Last Sunday (10 May), Boris Johnson announced that some employees would be returning to work this week.
The divisive move has caused outrage among unions and employees who are worried about contracting coronavirus.
Some have refused to come in, citing Section 44 of the Employment Rights Act 1996.
What is Section 44?
Section 44 of the Employment Rights Act 1996 applies to every employee but not self-employed contractors. If an employee has a reasonable belief of ‘serious or imminent danger’ to their health and others around them, they can refuse to work on the grounds of Section 44.
They could refuse to work by staying at home, walking out of the workplace or by choosing not to do certain tasks.
We speak to lawyer Matthew Chandler, employment solicitor at A City Law Firm to find out what you should do if employees won’t come to work.
What if an employee refuses to return to work citing Section 44?
Employers should be aware that they have a duty to provide a safe work environment for employees.
They should be looking at doing coronavirus-specific risk assessment. The government have provided guidance to employers, for example keeping a two-metre distance.
Employers should have conducted a thorough risk assessment already. It might also be worth reviewing their written health and safety policy. They should have one if they have more than five employees. They should also assess whether they can supply safety equipment for employees.
- Have you done a risk assessment?
- Have you communicated with your employees about the steps taken?
- Have you thought of creative ways to adapt the workplace to make sure it is safe for employees?
We’re going to be seeing a lot more Section 44 complaints coming into play. For employers, it’s hard – it doesn’t prescribe what’s expected. In short, employees shouldn’t expect detriment if they bring health and safety worries to the employer’s attention.
If the matter isn’t handled carefully, it could lead to claims of constructive dismissal or unfair dismissal. The law will be looking at the belief of the employee. Coronavirus is enough to classify as a danger and a reason not to return to work.
Employers were given short notice of reopening following the Prime Minister’s announcement. What if they haven’t had time to conduct a risk assessment?
Yes – some employers were only given 24 hours. However, in most cases, employers should be doing risk assessments fairly regularly anyway. Coronavirus has been going on for months, they should have considered this an issue for when employees eventually come back. It could be the case that employees don’t return until the employer has done this risk assessment.

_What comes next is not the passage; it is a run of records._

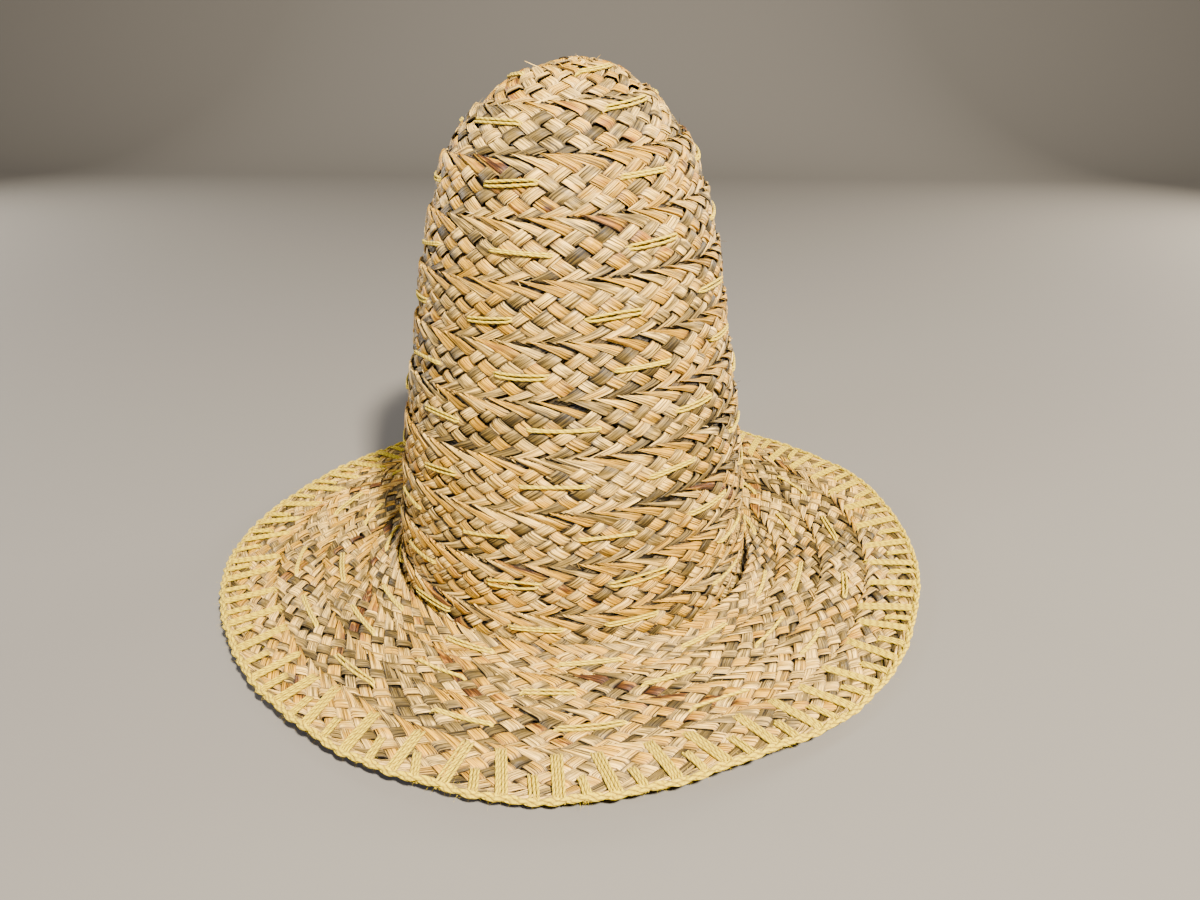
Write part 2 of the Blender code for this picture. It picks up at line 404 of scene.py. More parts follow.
def yarn_material(name, stops, chosen):
    """Two-ply spun yarn: matt and slightly fuzzy, with painted shade in the groove between its plies and
    on its flanks.
    """
    made, tree, shader = new_material(
        name, Roughness=0.9, IOR=1.5, Specular_IOR_Level=0.12, Sheen_Weight=0.05, Sheen_Roughness=0.6
    )
    add = partial(add_node, tree)
    grain = add("Attribute", attribute_name="grain").outputs["Vector"]
    parts = add("SeparateXYZ", [("Vector", grain)]).outputs
    # The two plies make one full turn in YARN_TWIST millimetres.
    along = add("Math", [(0, parts["X"]), (1, YARN_TWIST)], operation="DIVIDE")
    turns = add("Math", [(0, along), (1, parts["Y"])], operation="ADD")
    angle = add("Math", [(0, turns), (1, TAU)], operation="MULTIPLY")
    wave = add("Math", [(0, angle)], operation="SINE")
    folded = add("Math", [(0, wave)], operation="ABSOLUTE")
    plies = add("Math", [(0, folded), (1, 0.6)], operation="POWER")
    # Spun fibres show about 0.5 mm apart.
    fine = add("Mapping", [("Vector", grain)], Scale=(1.2, 6.0, 1.0))
    fibres = add("TexNoise", [("Vector", fine)], Scale=1.0, Detail=3.0, Roughness=0.65)
    height = add("Math", [(0, plies), (1, fibres)], operation="MULTIPLY")
    # The colour darkens with the height: painted shade in the groove between the plies, and the spun
    # fibres' own variation.
    colour = add("ValToRGB", [("Fac", height)])
    set_stops(colour.color_ramp.elements, stops, chosen)
    # Painted shade: the flanks of a yarn and its ends in the straw are darker than its top.
    depth = add("Attribute", attribute_name="depth").outputs["Fac"]
    value = add("MapRange", [("Value", depth)], To_Min=1.05, To_Max=0.2)
    shaded = add("HueSaturation", [("Color", colour), ("Value", value)])
    link(tree, shaded, shader.inputs["Base Color"])
    bump = add("Bump", [("Height", height)], Strength=1.0, Distance=0.0006)
    link(tree, bump, shader.inputs["Normal"])
    return made


def stage_material(name, colour):
    """Matt painted board under and behind the hat, with the faint mottle of a rolled coat."""
    made, tree, shader = new_material(name, IOR=1.45, Specular_IOR_Level=0.2)
    add = partial(add_node, tree)
    place = add("TexCoord").outputs["Object"]
    mottle = add("TexNoise", [("Vector", place)], Scale=60.0, Detail=2.0)
    rough = add("MapRange", [("Value", mottle)], To_Min=0.82, To_Max=0.88)
    shader.inputs["Base Color"].default_value = linear(colour)
    link(tree, rough, shader.inputs["Roughness"])
    return made


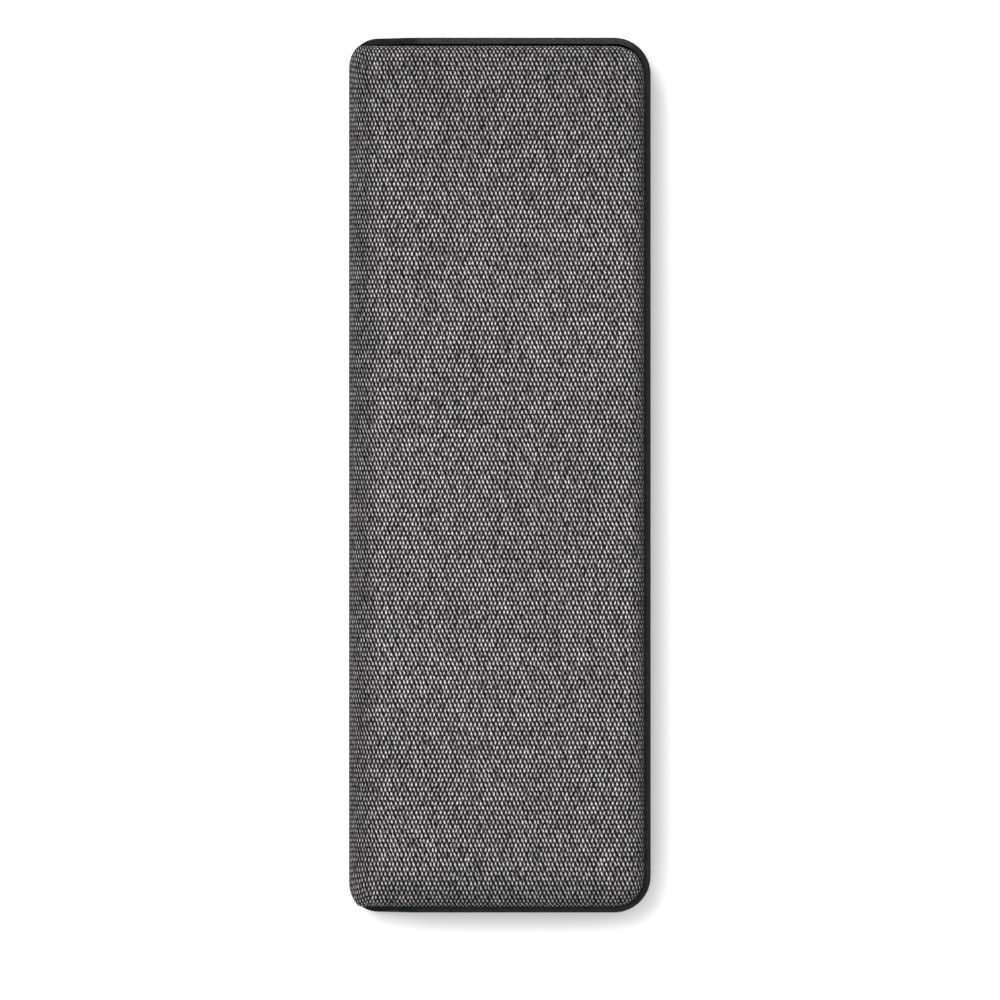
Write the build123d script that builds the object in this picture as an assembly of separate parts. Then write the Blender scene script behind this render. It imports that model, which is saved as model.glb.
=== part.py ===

If they haven’t done one, employers should consider who they are asking to come into work and if it’s safe to so.
What if an employer couldn’t access their workplace when we were in stricter lockdown to make a more accurate judgment?
I think they should have done a risk assessment of sorts at the beginning of the outbreak. If you couldn’t do a risk assessment during lockdown because you couldn’t access your building, then your safety standard will be based on reasonable grounds.
Would you be happy to do what you’re expecting your employees to do?
The Health and Safety Executive (HSE) will be doing spot checks to ensure that workplaces are safe for staff. What would happen if they deemed the conditions in a working environment ‘unreasonable’?
If a spot check is done and your workplace is not safe, and you can’t say you’ve taken reasonable action, then the HSE can issue a sanction.
If the employer doesn’t have funds to provide safety equipment, then is it safe for an employee to return to work? That’ll be a matter for the employer and the employee.
An employer will have to balance keeping its doors closed versus trying to create a safer working environment for employees. It’s not clear-cut and it’s different for every business.